Written task
All of the material below is to be repeated exactly.

Given data

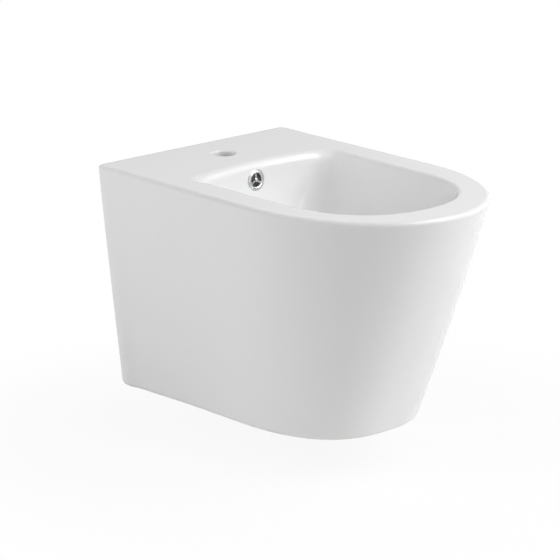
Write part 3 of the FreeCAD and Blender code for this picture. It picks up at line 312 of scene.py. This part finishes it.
def glaze_ends(tree, place):
    """1 where the ware is left bare, and 1 where it gets only the mist of the spray gun."""
    at = add_node(tree, "ShaderNodeSeparateXYZ", inputs={0: place.outputs["Object"]})
    facing = add_node(tree, "ShaderNodeSeparateXYZ", inputs={0: place.outputs["Normal"]})
    ragged = add_node(tree, "ShaderNodeTexNoise", inputs={
        "Vector": place.outputs["Object"], "Scale": 1 / LINE_GRAIN, "Detail": 3.0})
    shift = add_node(tree, "ShaderNodeMath", {"operation": "MULTIPLY_ADD"}, {
        0: ragged, 1: LINE_RAGGED, 2: -LINE_RAGGED / 2})
    rearward = add_node(tree, "ShaderNodeMath", {"operation": "ADD"}, {
        0: at.outputs["Y"], 1: shift})
    rear = add_node(tree, "ShaderNodeMapRange", inputs={
        "Value": rearward, "From Min": REAR_LINE[0], "From Max": REAR_LINE[1]})
    downward = add_node(tree, "ShaderNodeMath", {"operation": "MULTIPLY_ADD"}, {
        0: shift, 1: FOOT_RAGGED_SHARE, 2: at.outputs["Z"]})
    foot = add_node(tree, "ShaderNodeMapRange", inputs={
        "Value": downward, "From Min": foot_level + FOOT_LINE[0],
        "From Max": foot_level + FOOT_LINE[1]})
    bare = add_node(tree, "ShaderNodeMath", {"operation": "MAXIMUM"}, {0: rear, 1: foot})
    misted = add_node(tree, "ShaderNodeMapRange", inputs={
        "Value": facing.outputs["Z"], "From Min": MISTED_SLOPE[0], "From Max": MISTED_SLOPE[1]})
    return bare, misted


print("glazed down to", round(foot_level, 4), "m")

# %% [markdown]
# To the eye the ware is a white matt body under a clear gloss. The glaze levels as a thick
# liquid does, which leaves a slow wave in its mirror images, and over a few millimetres a skin
# like that of an orange. Both could be modelled in the mesh, but they are only hundredths and
# thousandths of a millimetre high, so a bump that tilts the reflections is the right tool. The
# bare biscuit is sandy, with grit of just under a millimetre.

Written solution
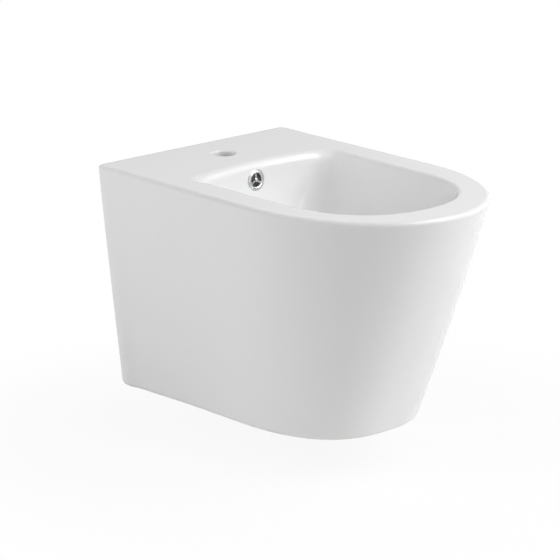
Write part 3 of the FreeCAD and Blender code for this picture. It picks up at line 312 of scene.py. This part finishes it.
def glaze_ends(tree, place):
    """1 where the ware is left bare, and 1 where it gets only the mist of the spray gun."""
    at = add_node(tree, "ShaderNodeSeparateXYZ", inputs={0: place.outputs["Object"]})
    facing = add_node(tree, "ShaderNodeSeparateXYZ", inputs={0: place.outputs["Normal"]})
    ragged = add_node(tree, "ShaderNodeTexNoise", inputs={
        "Vector": place.outputs["Object"], "Scale": 1 / LINE_GRAIN, "Detail": 3.0})
    shift = add_node(tree, "ShaderNodeMath", {"operation": "MULTIPLY_ADD"}, {
        0: ragged, 1: LINE_RAGGED, 2: -LINE_RAGGED / 2})
    rearward = add_node(tree, "ShaderNodeMath", {"operation": "ADD"}, {
        0: at.outputs["Y"], 1: shift})
    rear = add_node(tree, "ShaderNodeMapRange", inputs={
        "Value": rearward, "From Min": REAR_LINE[0], "From Max": REAR_LINE[1]})
    downward = add_node(tree, "ShaderNodeMath", {"operation": "MULTIPLY_ADD"}, {
        0: shift, 1: FOOT_RAGGED_SHARE, 2: at.outputs["Z"]})
    foot = add_node(tree, "ShaderNodeMapRange", inputs={
        "Value": downward, "From Min": foot_level + FOOT_LINE[0],
        "From Max": foot_level + FOOT_LINE[1]})
    bare = add_node(tree, "ShaderNodeMath", {"operation": "MAXIMUM"}, {0: rear, 1: foot})
    misted = add_node(tree, "ShaderNodeMapRange", inputs={
        "Value": facing.outputs["Z"], "From Min": MISTED_SLOPE[0], "From Max": MISTED_SLOPE[1]})
    return bare, misted


print("glazed down to", round(foot_level, 4), "m")

# %% [markdown]
# To the eye the ware is a white matt body under a clear gloss. The glaze levels as a thick
# liquid does, which leaves a slow wave in its mirror images, and over a few millimetres a skin
# like that of an orange. Both could be modelled in the mesh, but they are only hundredths and
# thousandths of a millimetre high, so a bump that tilts the reflections is the right tool. The
# bare biscuit is sandy, with grit of just under a millimetre.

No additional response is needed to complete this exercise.